● **The problem**: Pull out every line from the listing that has the word "with".

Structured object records

○ ○ ○ ○ ○ ○ ○

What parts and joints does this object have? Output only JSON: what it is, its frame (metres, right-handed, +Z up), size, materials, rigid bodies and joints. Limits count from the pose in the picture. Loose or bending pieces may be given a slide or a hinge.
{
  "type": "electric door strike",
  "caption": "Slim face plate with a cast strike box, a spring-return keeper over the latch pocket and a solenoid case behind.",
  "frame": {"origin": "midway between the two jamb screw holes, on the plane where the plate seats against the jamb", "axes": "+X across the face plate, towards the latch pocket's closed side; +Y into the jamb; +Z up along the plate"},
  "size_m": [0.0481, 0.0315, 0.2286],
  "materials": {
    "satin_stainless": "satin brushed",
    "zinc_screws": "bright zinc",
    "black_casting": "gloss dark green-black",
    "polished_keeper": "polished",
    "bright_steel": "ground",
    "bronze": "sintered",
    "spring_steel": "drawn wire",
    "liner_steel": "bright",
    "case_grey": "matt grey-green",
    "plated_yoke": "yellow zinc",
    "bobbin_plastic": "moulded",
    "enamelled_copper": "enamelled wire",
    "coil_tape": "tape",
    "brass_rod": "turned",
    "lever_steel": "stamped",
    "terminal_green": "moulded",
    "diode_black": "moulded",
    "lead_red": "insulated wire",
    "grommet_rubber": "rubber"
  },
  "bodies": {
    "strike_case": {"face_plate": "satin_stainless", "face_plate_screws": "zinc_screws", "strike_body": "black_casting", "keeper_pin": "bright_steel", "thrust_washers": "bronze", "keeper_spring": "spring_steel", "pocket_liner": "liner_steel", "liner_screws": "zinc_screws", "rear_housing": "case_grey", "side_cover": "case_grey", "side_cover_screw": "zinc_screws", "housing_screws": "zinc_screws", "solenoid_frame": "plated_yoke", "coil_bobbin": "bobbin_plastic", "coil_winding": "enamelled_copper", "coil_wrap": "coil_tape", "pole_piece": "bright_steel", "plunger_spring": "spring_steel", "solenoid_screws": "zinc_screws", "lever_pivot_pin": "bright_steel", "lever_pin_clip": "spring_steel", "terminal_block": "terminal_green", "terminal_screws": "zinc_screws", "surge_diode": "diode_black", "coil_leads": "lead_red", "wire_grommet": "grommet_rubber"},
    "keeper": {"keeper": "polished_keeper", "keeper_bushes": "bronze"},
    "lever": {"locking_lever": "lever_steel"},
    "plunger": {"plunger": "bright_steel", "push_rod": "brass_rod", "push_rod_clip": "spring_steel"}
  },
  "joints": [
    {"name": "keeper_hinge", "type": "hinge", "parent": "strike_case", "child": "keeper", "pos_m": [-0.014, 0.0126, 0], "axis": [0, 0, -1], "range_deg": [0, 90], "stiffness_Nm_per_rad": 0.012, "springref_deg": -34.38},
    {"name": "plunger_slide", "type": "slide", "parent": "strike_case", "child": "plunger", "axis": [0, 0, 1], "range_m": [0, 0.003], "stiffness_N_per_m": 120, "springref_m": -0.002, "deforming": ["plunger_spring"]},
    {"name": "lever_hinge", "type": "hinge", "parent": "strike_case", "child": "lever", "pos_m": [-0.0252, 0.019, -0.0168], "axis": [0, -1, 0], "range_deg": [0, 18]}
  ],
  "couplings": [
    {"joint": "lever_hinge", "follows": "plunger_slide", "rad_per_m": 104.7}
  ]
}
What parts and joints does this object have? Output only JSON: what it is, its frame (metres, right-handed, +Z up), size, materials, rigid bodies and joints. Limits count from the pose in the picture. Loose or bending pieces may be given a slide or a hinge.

○ ○ ○ ○ ○ ○ ○

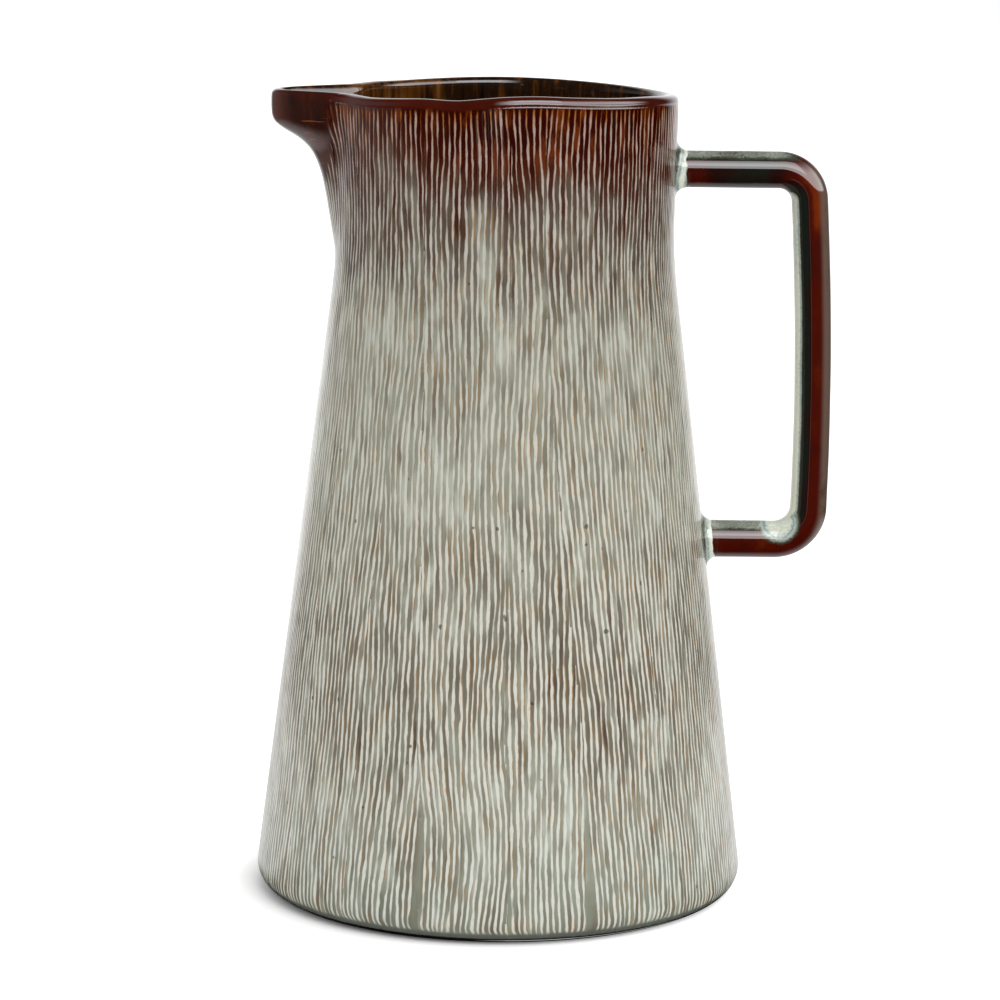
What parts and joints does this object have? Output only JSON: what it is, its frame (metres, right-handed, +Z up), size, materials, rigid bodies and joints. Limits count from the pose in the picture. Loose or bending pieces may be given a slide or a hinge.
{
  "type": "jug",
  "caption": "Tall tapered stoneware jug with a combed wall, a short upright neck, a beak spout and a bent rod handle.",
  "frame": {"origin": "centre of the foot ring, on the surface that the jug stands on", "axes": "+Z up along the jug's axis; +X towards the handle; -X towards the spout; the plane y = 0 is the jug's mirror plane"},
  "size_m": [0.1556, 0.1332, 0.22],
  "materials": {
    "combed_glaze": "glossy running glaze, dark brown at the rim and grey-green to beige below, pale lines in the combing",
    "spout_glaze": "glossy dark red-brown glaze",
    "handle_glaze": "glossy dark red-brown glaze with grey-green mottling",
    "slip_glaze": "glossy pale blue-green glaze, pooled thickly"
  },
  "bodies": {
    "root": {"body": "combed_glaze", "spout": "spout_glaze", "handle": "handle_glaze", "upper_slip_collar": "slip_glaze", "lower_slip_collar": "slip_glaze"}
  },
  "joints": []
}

○ ○ ○ ○ ○ ○ ○

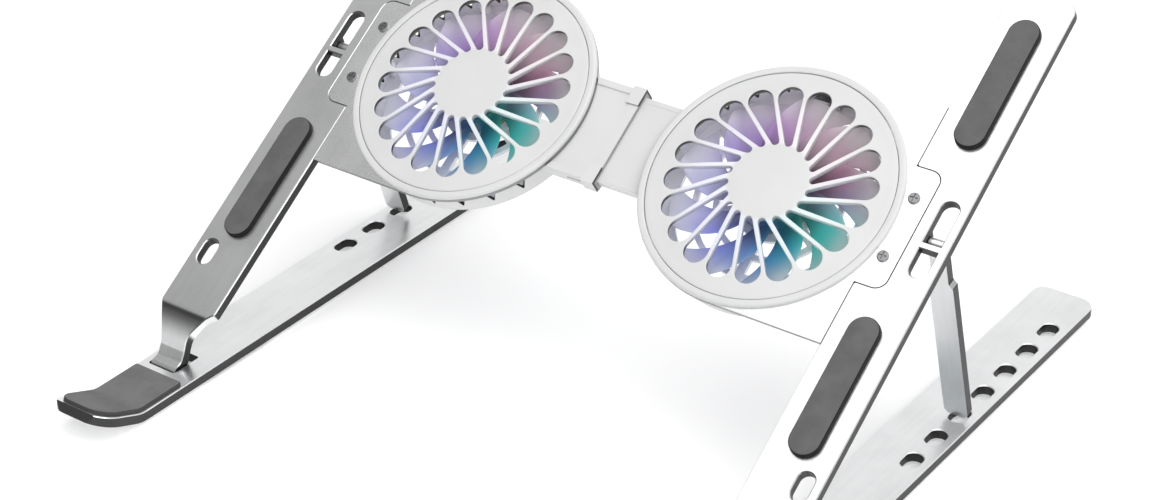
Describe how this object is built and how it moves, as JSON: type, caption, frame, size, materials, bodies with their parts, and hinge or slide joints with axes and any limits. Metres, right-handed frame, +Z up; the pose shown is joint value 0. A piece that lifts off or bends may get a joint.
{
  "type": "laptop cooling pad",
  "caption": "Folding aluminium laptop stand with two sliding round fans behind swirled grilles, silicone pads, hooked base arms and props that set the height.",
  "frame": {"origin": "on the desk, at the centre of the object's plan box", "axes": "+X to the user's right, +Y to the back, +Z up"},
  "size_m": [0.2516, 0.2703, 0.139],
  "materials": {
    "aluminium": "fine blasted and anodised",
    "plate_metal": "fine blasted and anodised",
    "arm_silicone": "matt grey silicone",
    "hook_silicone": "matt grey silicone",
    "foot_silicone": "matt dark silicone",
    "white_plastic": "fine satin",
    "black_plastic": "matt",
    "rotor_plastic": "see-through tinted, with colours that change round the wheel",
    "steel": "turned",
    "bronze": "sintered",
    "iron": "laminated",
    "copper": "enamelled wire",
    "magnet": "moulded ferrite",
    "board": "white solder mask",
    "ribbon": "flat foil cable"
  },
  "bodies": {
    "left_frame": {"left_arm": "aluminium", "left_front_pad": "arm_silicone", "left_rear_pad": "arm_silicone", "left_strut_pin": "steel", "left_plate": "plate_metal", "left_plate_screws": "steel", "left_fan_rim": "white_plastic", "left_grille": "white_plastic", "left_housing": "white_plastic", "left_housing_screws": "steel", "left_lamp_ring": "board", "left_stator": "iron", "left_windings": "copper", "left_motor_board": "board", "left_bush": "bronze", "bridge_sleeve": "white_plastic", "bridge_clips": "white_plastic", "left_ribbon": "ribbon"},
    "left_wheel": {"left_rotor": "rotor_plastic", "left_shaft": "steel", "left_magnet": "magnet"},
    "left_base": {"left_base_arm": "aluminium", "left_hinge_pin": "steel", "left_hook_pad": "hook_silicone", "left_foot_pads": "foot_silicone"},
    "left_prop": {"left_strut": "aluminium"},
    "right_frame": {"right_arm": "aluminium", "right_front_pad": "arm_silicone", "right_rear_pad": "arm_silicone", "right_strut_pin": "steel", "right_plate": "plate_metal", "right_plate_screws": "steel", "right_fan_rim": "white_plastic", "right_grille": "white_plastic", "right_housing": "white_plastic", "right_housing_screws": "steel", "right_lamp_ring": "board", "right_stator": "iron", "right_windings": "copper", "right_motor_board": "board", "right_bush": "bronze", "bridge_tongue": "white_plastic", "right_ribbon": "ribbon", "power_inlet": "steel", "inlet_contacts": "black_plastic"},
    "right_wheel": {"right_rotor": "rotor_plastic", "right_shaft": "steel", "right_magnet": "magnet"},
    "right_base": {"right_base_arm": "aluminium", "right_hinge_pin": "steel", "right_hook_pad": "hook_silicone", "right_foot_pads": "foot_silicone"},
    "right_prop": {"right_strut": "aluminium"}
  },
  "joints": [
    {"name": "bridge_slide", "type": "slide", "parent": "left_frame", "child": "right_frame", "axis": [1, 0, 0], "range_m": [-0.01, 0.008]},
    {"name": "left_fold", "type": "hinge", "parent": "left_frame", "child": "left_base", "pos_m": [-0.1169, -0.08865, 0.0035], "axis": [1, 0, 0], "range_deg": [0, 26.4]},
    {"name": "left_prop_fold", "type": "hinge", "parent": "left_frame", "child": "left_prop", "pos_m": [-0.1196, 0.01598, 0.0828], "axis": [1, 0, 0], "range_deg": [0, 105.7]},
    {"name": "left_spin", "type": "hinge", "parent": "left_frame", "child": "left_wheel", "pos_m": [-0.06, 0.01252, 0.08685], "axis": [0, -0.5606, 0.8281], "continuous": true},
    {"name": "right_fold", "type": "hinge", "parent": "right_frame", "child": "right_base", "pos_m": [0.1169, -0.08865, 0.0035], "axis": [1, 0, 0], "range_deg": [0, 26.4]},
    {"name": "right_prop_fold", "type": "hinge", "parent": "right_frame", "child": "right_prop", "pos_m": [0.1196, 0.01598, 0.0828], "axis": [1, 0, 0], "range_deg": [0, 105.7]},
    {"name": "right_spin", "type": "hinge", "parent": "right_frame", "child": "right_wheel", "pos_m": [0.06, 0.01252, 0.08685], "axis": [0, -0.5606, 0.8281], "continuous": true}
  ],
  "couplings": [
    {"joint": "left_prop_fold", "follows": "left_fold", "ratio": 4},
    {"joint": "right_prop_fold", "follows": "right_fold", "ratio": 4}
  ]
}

○ ○ ○ ○ ○ ○ ○

● **Solution for this exercise**:
  "caption": "Slim face plate with a cast strike box, a spring-return keeper over the latch pocket and a solenoid case behind.",
  "caption": "Tall tapered stoneware jug with a combed wall, a short upright neck, a beak spout and a bent rod handle.",
    "handle_glaze": "glossy dark red-brown glaze with grey-green mottling",
Describe how this object is built and how it moves, as JSON: type, caption, frame, size, materials, bodies with their parts, and hinge or slide joints with axes and any limits. Metres, right-handed frame, +Z up; the pose shown is joint value 0. A piece that lifts off or bends may get a joint.
  "caption": "Folding aluminium laptop stand with two sliding round fans behind swirled grilles, silicone pads, hooked base arms and props that set the height.",
    "rotor_plastic": "see-through tinted, with colours that change round the wheel",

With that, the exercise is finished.